Jack clears the kitchen table and we sit at either end doing our work, Jack typing away on his laptop, me drawing. I draw lots more whales. I draw a blue whale that takes up the whole paper because it's the biggest whale ever. Its tongue weighs as much as an elephant! It eats four tons of food a day. I imagine four tons of little shrimpy things getting sucked into that great mouth every day. Blue whales live in little family groups, so I get more pieces of paper and draw a great big mother blue whale and then a baby blue whale that only takes up half the page.

I'm almost certain Dad will be here by the time I finish my family of blue whales. I run to the door several times, just checking that the bell's working. ‘You did tell Dad we live in this house now, didn't you, Jack?'

‘Yes, of course. I gave him the postcode so his satnav can take him straight to us,' says Jack, writing rapidly.

‘Mm,' I say.

I flip to a new page about pilot whales. They look funny, with big bulging foreheads and wide mouths, showing their teeth. They act like they've got brilliant satellite navigation themselves. They can home in on big schools of fish many miles away.

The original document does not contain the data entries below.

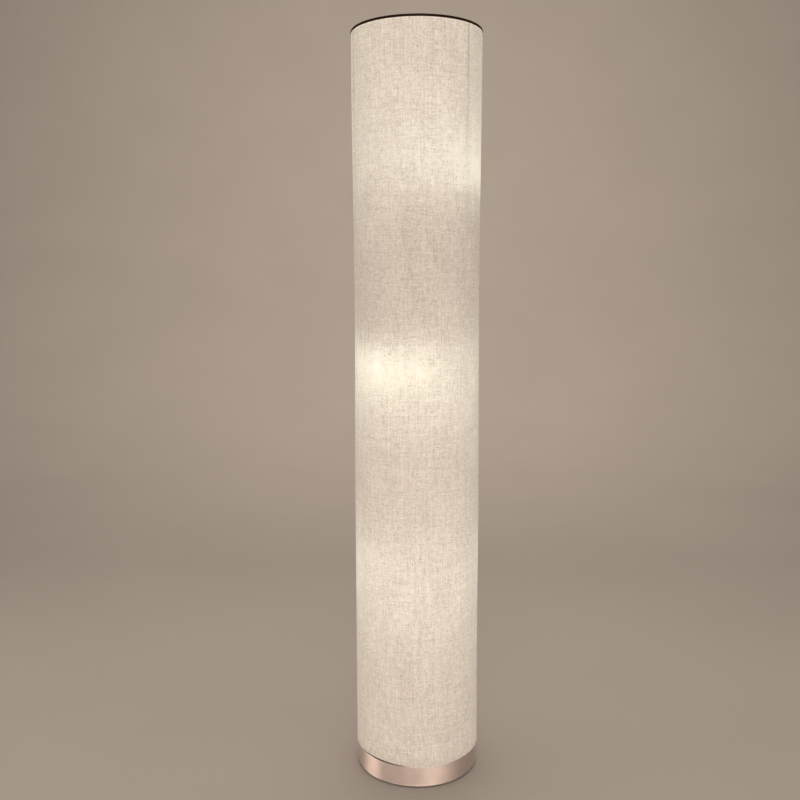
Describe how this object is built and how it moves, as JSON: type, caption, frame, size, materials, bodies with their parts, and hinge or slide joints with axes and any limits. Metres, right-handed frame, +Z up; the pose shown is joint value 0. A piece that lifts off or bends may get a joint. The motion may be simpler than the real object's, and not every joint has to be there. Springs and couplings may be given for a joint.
{
  "type": "column floor lamp",
  "caption": "Tall column floor lamp: a cloth cylinder over a low round metal base, lit from inside by bulbs on a central pole.",
  "frame": {"origin": "centre of the foot pad's underside, on the floor", "axes": "+Z up along the pole, -Y the lamp's front, +X to the right seen from the front; the cord entry faces +Y"},
  "size_m": [0.176, 0.182, 1.025],
  "materials": {
    "linen": "natural linen weave on a stiff backing",
    "rose_nickel": "satin, warm rose tone",
    "black_ring": "satin black paint",
    "cast_iron": "rough cast",
    "zinc_steel": "zinc plated",
    "white_paint": "white powder coat",
    "black_foam": "matt foam",
    "black_plastic": "moulded, matt",
    "white_plastic": "moulded, matt",
    "porcelain": "glazed",
    "brass": "satin",
    "nickel_cap": "bright nickel",
    "bulb_white": "moulded, gloss",
    "led_plate": "matt",
    "opal_dome": "opal diffuser",
    "lead_sheath": "smooth sheath"
  },
  "bodies": {
    "stand": {"base_cover": "rose_nickel", "base_weight": "cast_iron", "bottom_plate": "zinc_steel", "plate_screws": "zinc_steel", "foot_pad": "black_foam", "base_nipple": "zinc_steel", "base_washer": "zinc_steel", "base_nut": "zinc_steel", "base_collar": "rose_nickel", "cord_gland": "black_plastic", "gland_nut": "black_plastic", "terminal_block": "white_plastic", "terminal_inserts": "brass", "pole_lower": "white_paint", "pole_middle": "white_paint", "pole_upper": "white_paint", "pole_joiners": "zinc_steel", "lower_bracket": "zinc_steel", "upper_bracket": "zinc_steel", "holder_nipples": "zinc_steel", "holder_nuts": "zinc_steel", "centre_contacts": "brass", "lower_holder_cap": "black_plastic", "lower_holder_shell": "black_plastic", "lower_holder_insert": "porcelain", "lower_thread_sleeve": "brass", "middle_holder_cap": "black_plastic", "middle_holder_shell": "black_plastic", "middle_holder_insert": "porcelain", "middle_thread_sleeve": "brass", "upper_holder_cap": "black_plastic", "upper_holder_shell": "black_plastic", "upper_holder_insert": "porcelain", "upper_thread_sleeve": "brass", "lower_lead": "lead_sheath", "middle_lead": "lead_sheath", "upper_lead": "lead_sheath", "shade_stud": "zinc_steel"},
    "shade": {"shade_cloth": "linen", "top_ring": "black_ring", "bottom_ring": "black_ring", "shade_struts": "black_ring", "spider": "black_ring", "hub_washer": "zinc_steel"},
    "finial": {"finial": "brass"},
    "lower_bulb": {"lower_bulb_cap": "nickel_cap", "lower_bulb_housing": "bulb_white", "lower_bulb_led_plate": "led_plate", "lower_bulb_dome": "opal_dome"},
    "middle_bulb": {"middle_bulb_cap": "nickel_cap", "middle_bulb_housing": "bulb_white", "middle_bulb_led_plate": "led_plate", "middle_bulb_dome": "opal_dome"},
    "upper_bulb": {"upper_bulb_cap": "nickel_cap", "upper_bulb_housing": "bulb_white", "upper_bulb_led_plate": "led_plate", "upper_bulb_dome": "opal_dome"}
  },
  "joints": [
    {"name": "shade_lift", "type": "slide", "parent": "stand", "child": "shade", "axis": [0, 0, 1], "range_m": [0, 1]},
    {"name": "finial_turn", "type": "hinge", "parent": "shade", "child": "finial", "pos_m": [0, 0, 1.015], "axis": [0, 0, 1], "range_deg": [0, 1080]},
    {"name": "lower_bulb_turn", "type": "hinge", "parent": "stand", "child": "lower_bulb", "pos_m": [-0.01641, 0.03866, 0.36], "axis": [0, 0, -1], "range_deg": [0, 1080]},
    {"name": "middle_bulb_turn", "type": "hinge", "parent": "stand", "child": "middle_bulb", "pos_m": [-0.02528, -0.03354, 0.63], "axis": [0, 0, -1], "range_deg": [0, 1080]},
    {"name": "upper_bulb_turn", "type": "hinge", "parent": "stand", "child": "upper_bulb", "pos_m": [0.04169, -0.00512, 0.79], "axis": [0, 0, 1], "range_deg": [0, 1080]}
  ]
}
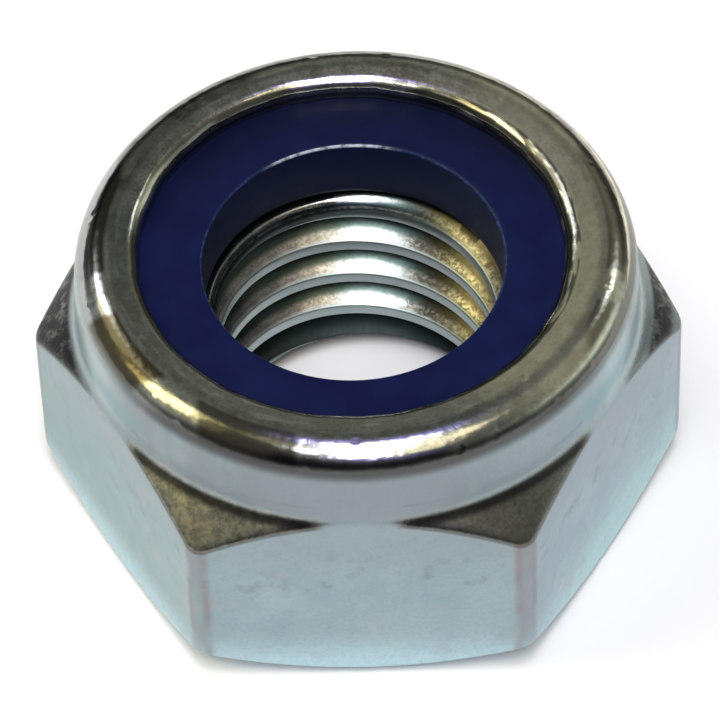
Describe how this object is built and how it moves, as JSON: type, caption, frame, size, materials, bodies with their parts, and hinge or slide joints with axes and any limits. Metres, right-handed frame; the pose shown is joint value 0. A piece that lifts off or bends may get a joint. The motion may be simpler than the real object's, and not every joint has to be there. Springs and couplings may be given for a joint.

It's an odd way to think of talking about fish. I imagine a fish school. I draw a little fish Sally dividing twenty shells by four. I draw Dory edging up to her, admiring Sally's shiny scales and pointy tail. I draw Martha doing a back flip, her fins raised, showing off like mad. I draw Joseph with his nose in abig book strewn with seaweed.

‘What's a book with a fishy title?' I ask Jack.

‘
Twenty Thousand Leagues under the Sea
,' says Jack.

There's no way I can print all that on the cover of one little book, so I make do with
Under the Sea
. Then I draw a Miss Anderson big haddock with a smiley mouth and curly hair and a coral necklace.

‘What subject is that schoolwork?' Jack asks, still typing away.

‘Science.'

‘Well, that drawing doesn't look very scientifically accurate,' Jack says. ‘What's it supposed to be?'

‘A school of fish.'

‘What? Oh, I get it.'

‘And this pilot whale is homing in on them fast,' I say.

I give Sally and Joseph and Miss Anderson extra fins so they can flap them quickly and escape. It looks like Dory might be in trouble. And as for
Martha, flashing her fins and drawing attention to herself – she's going to disappear in one gollop.

I sit up and stretch. I can't believe that only twenty minutes have gone by.
Come on, Dad. Please please please come now.

I sigh and yawn and rock my chair.

‘Don't tip it like that – you'll go right over and bump your head,' says Jack.

‘That's such a teacher thing to say.'

‘Well, tough, I
am
a teacher. Now shh, Ella, I'm trying to work out this wretched lesson plan. Draw another whale.'

‘I'm a little bit
tired
of whales,' I say. ‘They'll have gone on to something else in science today.'

‘Well, you could work on doing your own special whale project at home,' says Jack.

I think about it. I don't usually like any of Jack's suggestions simply because he's Jack – but I suddenly see a big glossy folder with MY WHALE PROJECT carefully printed in fancy lettering, with little whales spouting up and down the page. Joseph once did a special planets project and showed it to Miss Anderson, and she was positively ecstatic.

‘Do you have a special folder, Jack? Preferably a blue one?' I ask.

‘What do you think I am, your local branch of
Paperchase?' says Jack. ‘But I expect I can buy one for you. If you're very good and don't disturb me now.'

I draw a grey whale with lots of scars on his poor head, scraping his way along the ocean floor, eating lots of little creatures. Then I copy out all the things the book says about grey whales and pilot whales and killer whales.